A Paris, une partie du quartier de Bercy est bouclée par les CRS. Une centaine de personnes sont venues manifester contre la loi travail un soir où est organisé, au sous-sol d'un centre de réceptions, un meeting socialiste en soutien au texte El Khomri. A la tribune défilent Jean-Christophe Cambadélis, Stéphane Le Foll, Myriam El Khomri et Manuel Valls. «C'était un signal envoyé à nos militants, comme à la CGT pour dire : "On n'est pas impressionné".» Valls fait du Valls : «Nous ne serons pas le énième gouvernement qui recule devant une réforme essentielle, déclame-t-il. La démocratie, ce n'est pas la rue ! La démocratie c'est le vote !»

Vendredi 10 juin

Jour de match. L'Euro de football débute dans une France gênée par les grèves sporadiques dans les transports publics.

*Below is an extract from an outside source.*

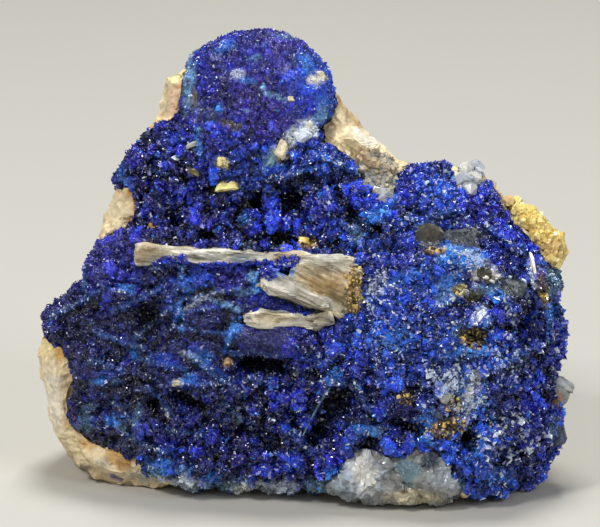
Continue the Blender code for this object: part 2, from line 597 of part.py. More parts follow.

Soucieux de ne pas voir l'opinion se retourner contre la CGT, Philippe Martinez assure dans le Parisien qu'il n'y a aucune consigne pour que les stades et les matchs soient «perturbés». Accompagne-t-il le reflux de la mobilisation ou sonne-t-il la retraite ? A Matignon, on choisit la deuxième option : «Il donne l'instruction de ne pas bloquer. Ça ne coûte pas cher. Il n'y a pas qu'au gouvernement qu'on fait de la com.» Le soir, le leader de FO passe une heure et quart dans le bureau de la ministre du Travail. Une rencontre qui l'emplit d'optimisme, comme il le confiera le lendemain : «Il y a une dizaine de jours, j'avais le sentiment que le gouvernement ne voulait pas bouger. [Là], je l'ai trouvée [la ministre, ndlr] plus attentive», explique Jean-Claude Mailly.

Lundi 13 juin

La plupart des mouvements de grève se sont éteints. Le dialogue par radios interposées entre gouvernement et CGT se poursuit. Sur France Inter, El Khomri insiste sur «la position de la CGT [qui] a évolué et c'est une bonne chose». Sur Europe 1, Martinez estime que le gouvernement sait ce qu'il faut faire pour «se sortir d'un mouvement d'une très grande ampleur […]. [Myriam El Khomri] a mon numéro de téléphone, je suis disponible avant vendredi». Devant le Sénat, la ministre du Travail assure : «Cette réforme nécessaire, juste et équilibrée, il est encore temps de la faire ensemble.»